The Avenger entered U.S. service in 1942, and first saw action during the Battle of Midway. Despite the loss of five of the six Avengers on its combat debut, it survived in service to become the most effective and widely-used torpedo bomber of World War II, sharing credit for sinking the super-battleships Yamato and Musashi (the only ships of that type sunk exclusively by American aircraft while under way) and being credited for sinking 30 submarines. Greatly modified after the war, it remained in use until the 1960s.
The Spitfire is the most famous British fighter aircraft in history. It won immortal fame during the summer months of 1940 by helping to defeat the German air attacks during the Battle of Britain.
There are quite a few Spitfires at Duxford.

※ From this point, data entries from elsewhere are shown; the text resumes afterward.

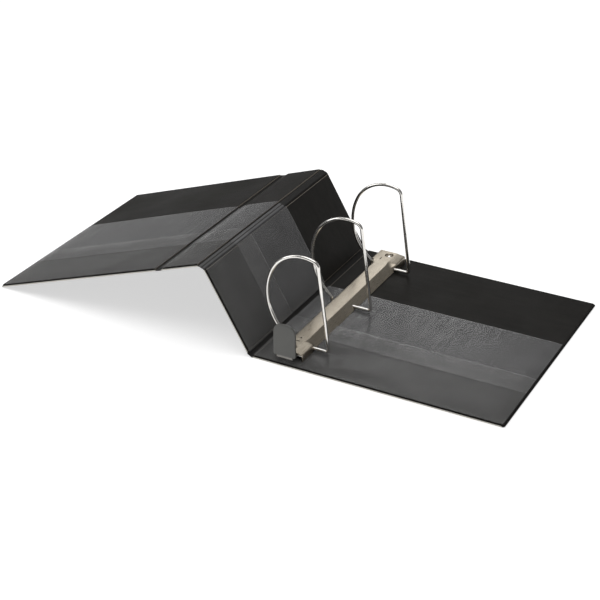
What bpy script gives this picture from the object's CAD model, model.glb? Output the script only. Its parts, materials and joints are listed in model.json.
# Looks of a three-ring slant-D binder that stands open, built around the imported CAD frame.
import json
import math

import bmesh
import bpy
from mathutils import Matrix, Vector, noise


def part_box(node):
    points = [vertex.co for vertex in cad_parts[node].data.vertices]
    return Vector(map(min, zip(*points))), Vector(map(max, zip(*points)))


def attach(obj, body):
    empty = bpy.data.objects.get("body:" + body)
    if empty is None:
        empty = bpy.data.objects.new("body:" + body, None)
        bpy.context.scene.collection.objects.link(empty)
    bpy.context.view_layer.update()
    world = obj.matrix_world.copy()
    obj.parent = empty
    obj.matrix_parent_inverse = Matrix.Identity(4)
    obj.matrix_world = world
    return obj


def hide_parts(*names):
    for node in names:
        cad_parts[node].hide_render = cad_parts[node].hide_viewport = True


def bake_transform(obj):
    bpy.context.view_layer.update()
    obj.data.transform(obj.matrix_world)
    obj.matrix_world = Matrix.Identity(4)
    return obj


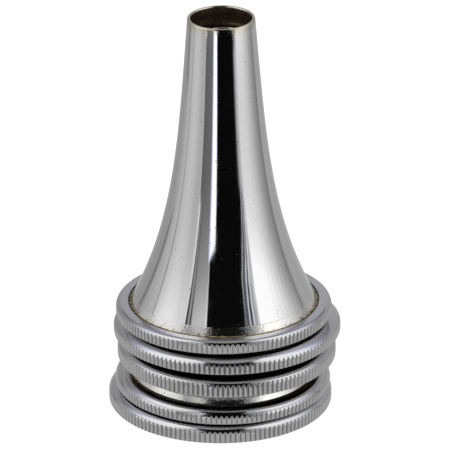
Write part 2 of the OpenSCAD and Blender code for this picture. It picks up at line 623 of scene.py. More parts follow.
def revolving_tree() -> NodeTree:
    """Build the tree that turns a section into a closed ring round the Z axis.

    Returns:
        The tree. Its path is a circle, and the section is swept along it.
    """
    tree = new_tree("revolve_section", {"Path radius": PATH_R, "Segments": RING_SIDES})
    node = partial(add_node, tree)
    given = node("NodeGroupInput").outputs
    path = node(
        "GeometryNodeCurvePrimitiveCircle",
        {"Resolution": given["Segments"], "Radius": given["Path radius"]},
    )
    inward = node("ShaderNodeMath", {0: given["Path radius"], 1: -1.0}, operation="MULTIPLY")
    shift = node("ShaderNodeCombineXYZ", {0: inward})
    section = node("GeometryNodeTransform", {"Geometry": given["Geometry"], "Translation": shift})
    # The sweep lays a section's Y downwards
    flip = node("GeometryNodeTransform", {"Geometry": section, "Scale": (1.0, -1.0, 1.0)})
    outline = node("GeometryNodeMeshToCurve", {"Mesh": flip})
    swept = node("GeometryNodeCurveToMesh", {"Curve": path, "Profile Curve": outline})
    finish_tree(node, swept, given["Material"])
    return tree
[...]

The prototype made its first flight four years earlier as Britain’s industry geared up to re-arm against the threat from Nazi Germany. From the beginning pilots recognised it as a thoroughbred combining a perfection of design with superb handling characteristics.

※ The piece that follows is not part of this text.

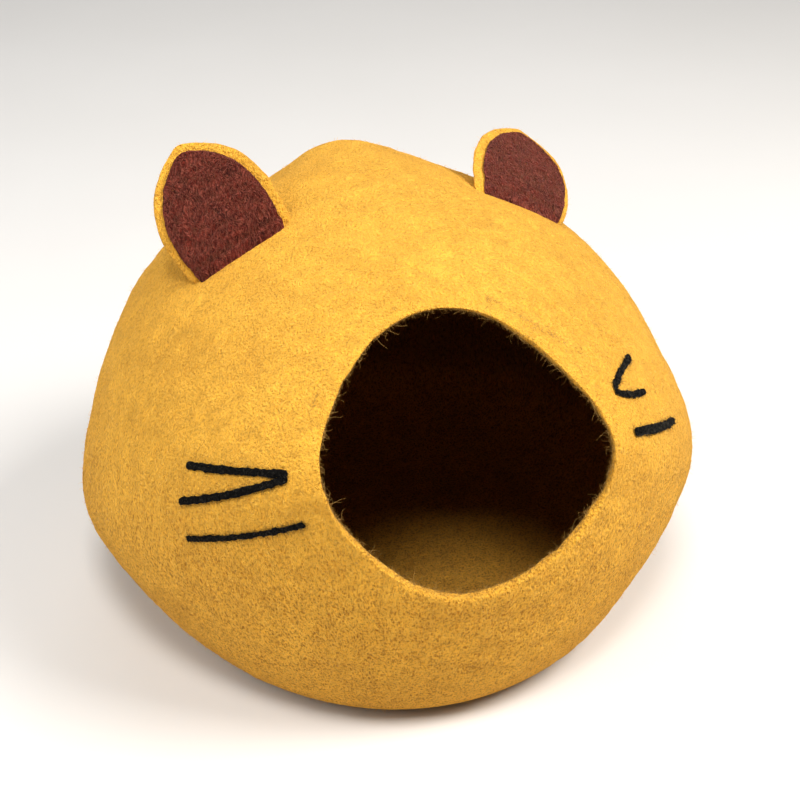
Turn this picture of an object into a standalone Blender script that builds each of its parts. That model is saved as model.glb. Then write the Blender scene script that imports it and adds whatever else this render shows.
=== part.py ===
"""Felt cat bed: one seamless felt pod with a round mouth, two ears with wool faces, and yarn whiskers.

The pod is felted round a flat disc, so a soft ridge runs all the way round it. The ridge is high beside
the mouth and low at the back, because the pod leans back on its flat base. The mouth is cut through the
ridge at the front. Sizes are in millimetres and are turned into metres as each mesh is made.
+Z is up, the mouth faces -Y, and the origin is the middle of the footprint on the ground.
"""

import math

import bmesh
import bpy
import numpy as np
from mathutils import Vector
from mathutils.bvhtree import BVHTree

MM = 0.001
SEAT_GAP = 0.35

# Pod
WALL = 7.0
FLOOR_FADE = 45.0
FLAT_BELOW = 0.6
DOME_TOP = 331.0
DOME_TOP_SHIFT = (-8.0, 32.0)
BASE_RADIUS = 138.0
BASE_SHIFT = -3.3
BOWL_FULLNESS = 1.70
HEART = (0.0, 0.0, 150.0)

# Pod sections: degrees round from the mouth, ridge radius, ridge height, dome fullness
SECTIONS = (
    (0, 211.5, 240.5, 1.50),
    (45, 209.0, 189.0, 1.61),
    (90, 223.5, 96.0, 1.86),
    (135, 239.5, 56.0, 2.11),
    (180, 238.5, 50.0, 2.21),
    (225, 240.5, 60.0, 2.11),
    (270, 222.0, 105.5, 1.86),
    (315, 205.5, 196.0, 1.61),
)

# Hand-shaped hollows: degrees round, degrees up, spread in degrees, depth. A negative depth stands proud
HOLLOWS = (
    (140, 52, 13, 11.0),
    (-143, 47, 12, 9.5),
    (-153, 51, 8, 8.0),
    (-170, 56, 8, -10.5),
    (-106, 5, 14, 2.5),
    (78, 8, 11, 3.0),
    (67, -4, 9, -4.0),
    (-101, -14, 9, -4.0),
    (-87, -25, 12, 3.0),
)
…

No.19 Squadron put this eight-gun fighter into service in August 1938 and by the outbreak of war, a year later, nine squadrons were equipped. Production rapidly built up and by July 1940 there were nineteen Spitfire I squadrons available. Although Hurricanes outnumbered Spitfires throughout the Battle of Britain, it was the Spitfire which captured the imagination of the British public and enemy alike.
Perhaps the greatest compliment paid to this aircraft was made at the height of the Battle of Britain by a German ace, who in a moment of anger and frustration, turned to his Commander in Chief and demanded a squadron of Spitfires!
This is a Supermarine Spitfire Mk IX at Duxford.
The Spitfire Mk IX was originally developed as a stopgap measure as a response to the appearance of the Focke-Wulf FW 190A.
MH434 was built in 1943 at Vickers, Castle Bromwich.
This Spitfire is remarkably original, having never been subject to a re-build. An absolute delight to fly, the aircraft is beautifully responsive and extremely manoeuvrable.